Michael C. Scott: Hollywood’s Obsession with the Ancient Epics





[Michael C Scott is the author of ‘From Democrats to Kings - The Brutal Dawn of a New World from the Downfall of Athens to the Rise of Alexander the Great’. Reprinted with permission from Neo Kosmos.]

We are in an era of sandals and swords epic movies. Gladiator, 300, Alexander, Troy, not to mention a spate of recent TV series (the HBO/BBC2 series Rome) and fictional spin offs (Percy Jackson and the Lightening Thief in cinemas now). More are in the pipeline (a rumored version of Xenophon’s Anabasis amongst others). The movie world, it seems, is in love with ancient Greece and Rome.

Many commentators though complain at the lack of historical accuracy in these films, moan about casting choices and ridicule the changing or simplifying of plot lines. These epics movies are epic disasters they claim.

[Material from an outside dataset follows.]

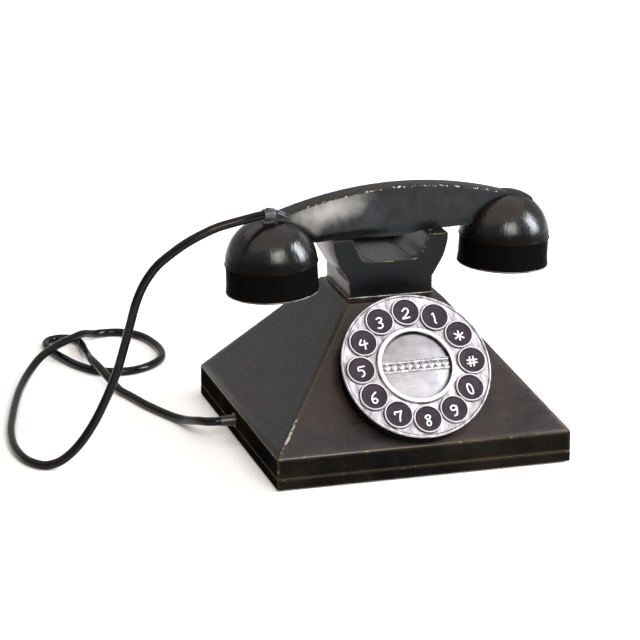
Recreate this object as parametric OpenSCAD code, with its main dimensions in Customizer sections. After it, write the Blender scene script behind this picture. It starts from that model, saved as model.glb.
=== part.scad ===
// Desk telephone: pyramid housing on a square plinth, flared cradle, arched handset, ring of keys.
// Millimetres, +Z up. Origin on the table at the middle of the outer box; the handset lies along X.

/* [Plinth and pyramid] */
// Width and depth of the square plinth
base_w = 190; // [150:1:230]
// Height of the plinth's top edge above the table
plinth_h = 21; // [17:0.5:28]
// Height of the seam between tray and shell
tray_h = 7.5; // [6:0.5:10]
// Width and depth of the pyramid's flat top
top_w = 62; // [56:1:70]
// Height of the pyramid's flat top
top_h = 95.5; // [85:0.5:110]
// Thickness of the sheet metal
sheet = 1.5; // [1:0.1:2]
// How far the plinth's centre sits left of the handset's middle
base_shift = 3; // [0:0.5:6]

/* [Dial and keys] */
// Radius of the silver dial plate
dial_r = 47.6; // [44:0.2:52]
// Height of the dial plate's face above the slope
dial_t = 13.5; // [11:0.5:16]
// Distance of the dial's centre from the plinth edge, along the slope
dial_up = 47.9; // [46:0.1:54]
// Distance of the circle of keys in from the dial's rim
key_margin = 11.7; // [11:0.1:13]
// Number of keys
key_count = 12; // [12:1:12]
// Radius of a key cap
key_r = 7.88; // [7:0.02:8.4]
// Radial gap between a key cap and its bore
key_gap = 0.07; // [0.03:0.01:0.1]
// Travel of a key
key_travel = 1.5; // [1:0.1:1.8]
// Height of the raised collars and centre ring
collar_h = 1.3; // [0.8:0.1:1.6]
// Gap between the keys' collars and the centre ring
ring_gap = 1.42; // [1:0.02:2]
// Width of the raised centre ring
ring_w = 3; // [2:0.1:4]

/* [Cradle] */
// Width of the pedestal
cradle_w = 54.6; // [50:0.2:58]
// Width across the two prongs
prong_w = 75.2; // [70:0.2:80]
// Height of the cradle above the pyramid
cradle_h = 38.2; // [34:0.2:42]
// Depth of the cradle, front to back
cradle_d = 50; // [44:1:54]
// Distance of the cradle's front behind the plinth's centre line, negative is forward
cradle_front = -21; // [-24:0.5:-18]
// Width of the notch at the prong tops
notch_w = 50.4; // [46:0.2:54]
// Depth of the notch
notch_d = 15.5; // [12:0.5:18]
// Rise of the hook plungers when the handset is lifted
hook_travel = 4; // [2:0.5:4]

/* [Handset] */
// Distance from the handset's middle to a cup's axis
cup_x = 80.8; // [78:0.2:86]
// Height of the cups' bead line above the table
cup_z = 122.6; // [118:0.2:128]
// Radius of the domes
dome_r = 29; // [27:0.1:31]
// Radius of the caps' lip
lip_r = 29.4; // [27.5:0.1:31.5]
// Height of the caps' skirt
skirt_h = 18.2; // [15:0.2:22]
// Inward tilt of the cups, degrees
splay = 2.8; // [0:0.2:5]
// Turn of the handset on the cradle, degrees
yaw = 7; // [0:0.5:8]
// Depth of the box-section grip
grip_t = 12.4; // [11:0.2:16]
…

But I don’t think so. Sure, all the above criticisms may be right. But I don’t think that qualifies them as epic disasters. In fact, they remind us about an important aspect of ancient myths and legends: that they changed.

Epics like the Iliad for example weren’t written down in the ancient world for an awfully long time; they existed initially as oral poetry and their story-line changed over the generations.

There was no one true script; it was constantly in flux. Equally, when the story of the Iliad was more or less ‘fixed’, then another genre of art – Greek tragedy – took up the reins to play with our reaction to the great epics by focusing on the ‘before and after’ e.g. what do we think of Agamemnon in the Iliad when we see that he will be killed by his wife on his return home, or the hero Odysseus when we see him having to trick a fellow Greek into coming to Troy after Odysseus had abandoned the same man on a deserted island some years before?

Alexander the Great offers a different example of how the ancient world is presented to us today. There are several ancient sources that survive for us about Alexander, each of which offers a slightly different take on Alexander’s character and his actions.

The point here is that there is not one obviously correct story, but competing interpretations and we each have to decide how to weigh the evidence – how we see Alexander.

If these Hollywood film adaptations can thus spawn debate and discussion about these key stories, places and peoples of our past, then, whatever their cinematic quality, they have done us a great service by continuing the great traditions of the ancient world.

A book has just been published which focuses on responses to the characterization of Alexander the Great in Oliver Stone’s movie Alexander. The movie, whether you liked it or not, seems to have got people thinking and that can’t be a bad thing.